The United States could raise the issue of China's recent rejection of several U.S. corn cargoes at trade talks this week, an official said on Wednesday.
A full range of agricultural trade issues for the two countries is expected to be on the agenda at the high-level talks, but the corn issue has emerged as perhaps the most pressing.
Beijing has rejected as much as 600,000 tonnes of U.S.-grown corn since mid-November on the grounds they contained genetically modified grain not approved for sale in China, a private consultancy estimates. That would be more than twice the official tally of rejections.
The strain, produced by Syngenta, has U.S. approval and is approved for import by many corn-importing nations but has waited more than two years for Chinese acceptance.
The U.S. trade representative's office "is closely following this issue," a spokeswoman said. "We have raised concerns with China regarding increasing delays in the approval process for biotech events."
Known as the Joint Commission on Commerce and Trade, the annual consultations are set for Thursday and Friday. Agriculture Secretary Tom Vilsack is part of the U.S. delegation headed by Commerce Secretary Penny Pritzker and U.S. Trade Representative Michael Froman.
"At the upcoming JCCT plenary, we will be discussing the full range of U.S.-China agricultural trade issues. Our expectation is that biotech approvals will be handled in a timely and predictable manner, through a transparent, science-based process," said the USTR spokeswoman.
Before departure for Beijing, Vilsack said a subject for the talks would be a potential agreement for a pilot program to synchronize U.S. and Chinese regulatory review of new biotech crop varieties. At present, China does not begin its reviews until U.S. approval is received.
"We think we can at least start them simultaneously," Vilsack told USDA's radio news service. "We think we can speed that process up."
Vilsack said there were "serious issues with the biotechnology and the slow progress in approving biotechnology events that are now causing significant concern in the market because recent shipments of corn have been deferred or delayed."

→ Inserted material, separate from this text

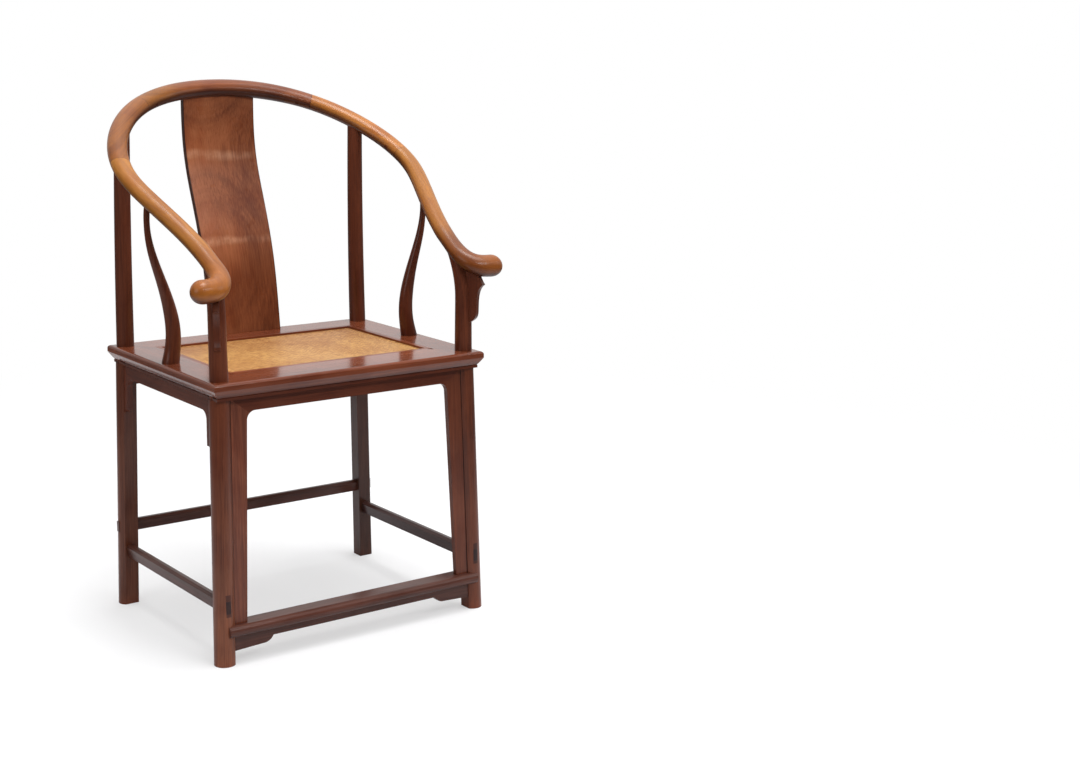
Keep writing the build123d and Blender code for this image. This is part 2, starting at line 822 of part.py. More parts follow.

China rocketed into a top U.S. farm export market in recent years. After three years as the No. 1 customer, it is forecast to buy $21.5 billion worth of U.S. ag goods this fiscal year, a close second behind Canada. China is the fifth-largest corn importer in the world and the leader in cotton and soybean imports.
The high-level, JCCT talks are the culmination of a year of activity by working groups on issues such as medicines, computers, agriculture and intellectual property rights.
The rejection of cargoes has roiled the corn futures market, although China continues to buy U.S. corn in large volumes.